One of the things that helps our poets keep going is knowing that their words are being heard outside of their situations. These broadsides are a way we can keep our poets connected with the world outside the walls of jail.

If this broadside were a season, what would it be?
Teaching Writer Susanne Paola Antonetta:
Definitely spring. It reflects a renewed joy.
Artist Julie Evanoff: I would say summer, when it’s hot and the flowers are in full bloom.

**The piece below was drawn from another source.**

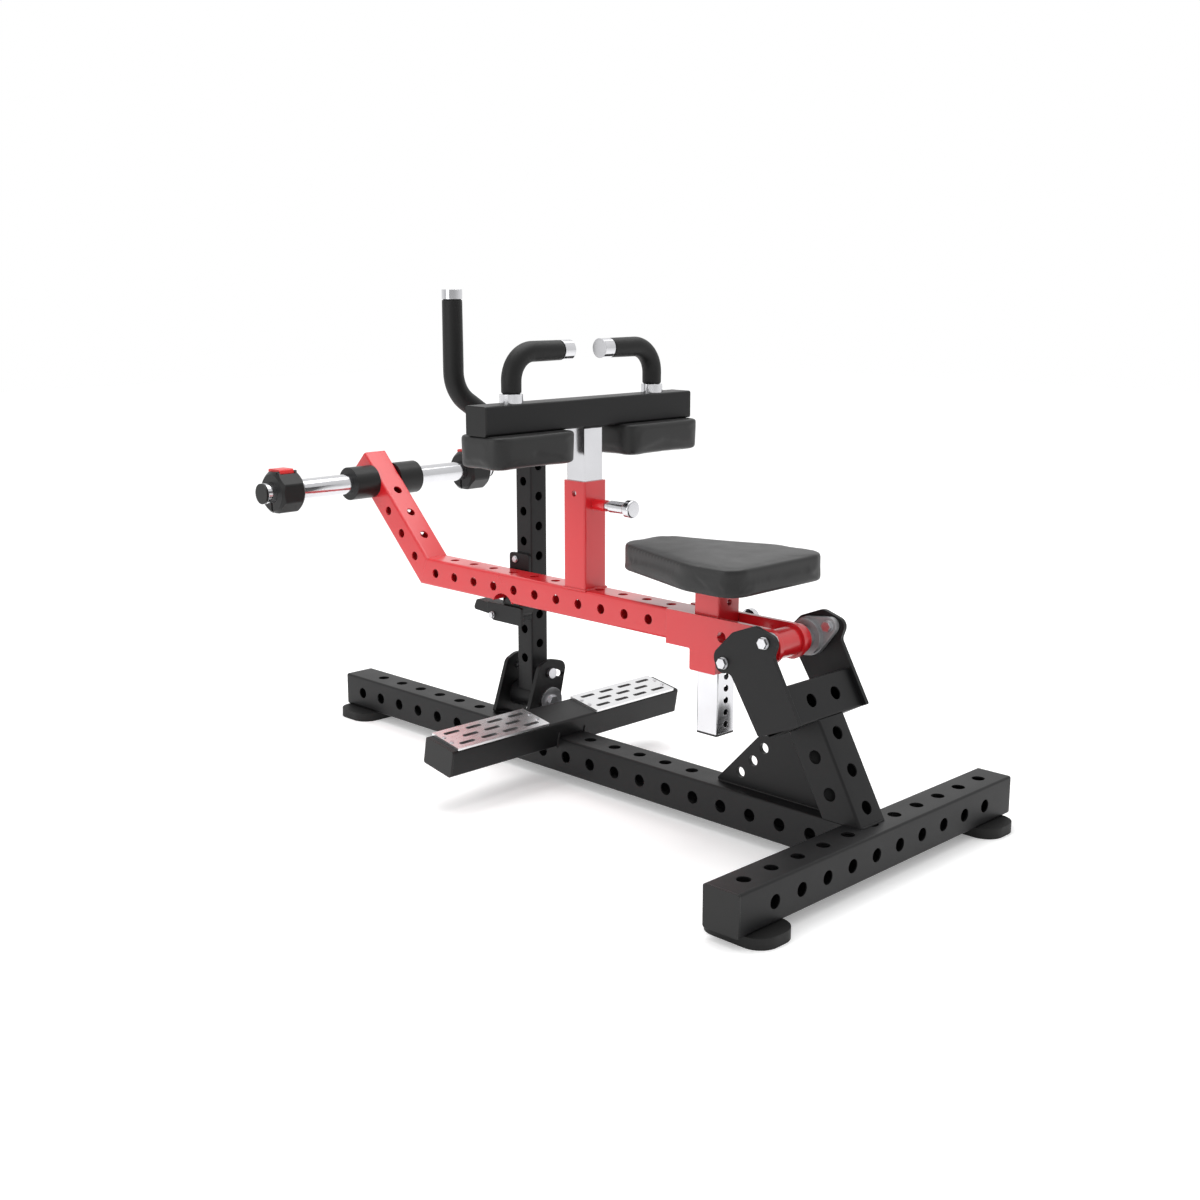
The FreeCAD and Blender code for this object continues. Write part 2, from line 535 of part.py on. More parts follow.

Who would you give this broadside to, if you could choose anyone in your life, and why?
Artist Julie Evanoff: I would give this broadside to Alida Hannum. There was a Navajo boarding school in Utah in the town where I grew up. As an adult I understand there are deep problems with those schools and the movements to assimilate; but as a young person it was extremely powerful to have Native American students in my small town. They performed traditional dances and modern interpretations of their traditional stories at our schools; we went to their craft shows and bought jewelry and sand paintings they made; and they created public art at a variety of local festivals. Alida Hannum was a friend of my family, and she worked as a volunteer very closely with the students at the school and frequently hosted them in her home. Also, her husband worked as a volunteer doctor at the reservations close by. Alida opened my eyes to a bigger world in so many ways, and looking back now I imagine that she must have contributed to the quality of lives of many of the young Native Americans living there.

Can you tell us briefly about the prompt(s) you created for this poem?
Teaching Writer Susanne Paola Antonetta: Verna’s poem came out of an exercise based on Maya Angelou’s poem “Phenomenal Woman.” We discussed the way Angelou takes features of herself that the larger culture would consider negative and makes them a positive. I invited my group to consider parts of themselves others might look down on, and then evaluate these as positives. How would it feel to flip this script? I say that a lot in my workshops.

What would you want the viewers of this image to know about you?
Artist Julie Evanoff: I was nervous about making an image for this poem because of my white privilege and not wanting to appropriate, but I wanted to try and honor Verna’s work. I had several conversations about this issue and decided, after several attempts, to turn to plants that are native to North America. I carved my drawings into blocks and printed them. Patchwork came to mind as I arranged the blocks in a way that resonated with what I experienced when reading “Strong and Wise.”

How has teaching in settings of incarceration changed both your students and you?
Teaching Writer Susanne Paola Antonetta: It is deeply meaningful to our students to know their work is being shared outside of their facilities. I always begin classes with new students by telling them we consider this outreach part of our project with Underground Writing. These broadsides will feel like a heartline to the world they can no longer see and interact with. And it changes them, they always tell me, to get the words down on paper. To find new ways of thinking about their situation and who they are.

For me, the question of change comes down to what I wrote about above—my own experiences with loved ones who get caught in this system. It reminds me that the questions of criminal justice are very complex and very biased.

Have you read anything lately that has felt important to you?
Artist Julie Evanoff: Women, Race and Class, by Angela Davis, looking at race, class, and gender and how they work together to shape inequality. Babel-17, by Samuel R. Delany, a science fiction novel with a woman poet as the main character. Parable of the Sower, by Octavia E. Butler, a dystopian novel about a woman fleeing Los Angeles as America spirals into chaos.

Anything else? (We’re inviting you to invent a question, add a comment, or otherwise speak to what the questions so far have not tapped about your Broadsided experience).
Artist Julie Evanoff: Thank you to Broadsided Press for your unwavering commitment to keeping alive the tradition of mingling art and poetry and creating a format to bring them into communities!